- Genre: Current affairs, entertainment
- Country of origin: Canada
- Original language: English
- No. of seasons: 1

Production
- Running time: 60 minutes

Original release
- Network: CBC Television
- Release: 30 June – 5 September 1980

= Summer Festival (TV series) =

Summer Festival is a Canadian current affairs and entertainment television series which aired on CBC Television in 1980.

==Premise==
This series featured various events throughout Canada such as a lobster festival in Prince Edward Island or Edmonton's Klondike Days. Various series hosts were assigned for each Canadian region. On Monday episodes, Geoff Gray-Cobb of British Columbia provided astrology advice.
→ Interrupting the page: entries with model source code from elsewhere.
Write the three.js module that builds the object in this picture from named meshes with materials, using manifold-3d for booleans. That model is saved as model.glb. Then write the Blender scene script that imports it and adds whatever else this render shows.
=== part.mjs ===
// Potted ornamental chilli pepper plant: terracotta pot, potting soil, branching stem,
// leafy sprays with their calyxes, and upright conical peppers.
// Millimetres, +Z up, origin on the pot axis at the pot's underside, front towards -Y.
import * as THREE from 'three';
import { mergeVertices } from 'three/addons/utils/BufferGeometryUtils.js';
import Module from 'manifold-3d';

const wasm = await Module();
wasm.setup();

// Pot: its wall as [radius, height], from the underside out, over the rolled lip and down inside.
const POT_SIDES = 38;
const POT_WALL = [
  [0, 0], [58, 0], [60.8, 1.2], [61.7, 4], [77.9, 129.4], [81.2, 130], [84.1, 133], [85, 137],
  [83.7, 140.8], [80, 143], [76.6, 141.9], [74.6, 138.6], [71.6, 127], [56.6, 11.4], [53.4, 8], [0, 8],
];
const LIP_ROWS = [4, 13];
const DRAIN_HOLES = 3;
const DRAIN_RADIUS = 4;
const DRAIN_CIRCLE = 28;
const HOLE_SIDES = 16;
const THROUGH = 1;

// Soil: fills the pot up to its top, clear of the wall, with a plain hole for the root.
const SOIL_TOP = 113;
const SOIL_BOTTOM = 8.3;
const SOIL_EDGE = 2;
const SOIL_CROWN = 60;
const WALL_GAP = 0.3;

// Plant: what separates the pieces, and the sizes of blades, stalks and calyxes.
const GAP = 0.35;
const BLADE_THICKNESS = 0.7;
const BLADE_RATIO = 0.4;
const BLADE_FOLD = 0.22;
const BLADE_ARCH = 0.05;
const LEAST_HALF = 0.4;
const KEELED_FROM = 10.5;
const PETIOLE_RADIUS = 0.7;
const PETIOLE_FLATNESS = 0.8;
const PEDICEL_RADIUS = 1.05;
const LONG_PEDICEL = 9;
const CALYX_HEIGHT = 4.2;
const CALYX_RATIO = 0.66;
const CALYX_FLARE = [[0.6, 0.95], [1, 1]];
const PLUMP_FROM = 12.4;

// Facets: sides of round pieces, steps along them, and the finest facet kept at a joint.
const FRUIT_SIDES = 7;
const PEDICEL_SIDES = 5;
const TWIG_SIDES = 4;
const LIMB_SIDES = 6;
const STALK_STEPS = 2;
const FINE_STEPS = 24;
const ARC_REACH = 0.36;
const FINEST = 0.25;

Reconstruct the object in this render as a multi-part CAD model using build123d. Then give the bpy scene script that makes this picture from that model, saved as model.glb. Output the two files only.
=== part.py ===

Summer Festival replaced The Bob McLean Show between June and September 1980. Executive producer for the series was Nigel Napier-Andrews, whom was also a producer on The Bob McLean Show.

==Regional hosts==
- Edmonton: Jo Green
- Halifax: Beth Harrington
- Charlottetown: Amanda Hancox
- St. John's, Newfoundland: Shirley Newhook
- Toronto: Riki Turofsky
- Windsor, Ontario: Marilyn MacKay
- Winnipeg: Arvel Gray
- Vancouver: Debra Kaye

==Scheduling==
This hour-long series was broadcast weekdays at 3:00 p.m. (Eastern time) from 30 June to 5 September 1980.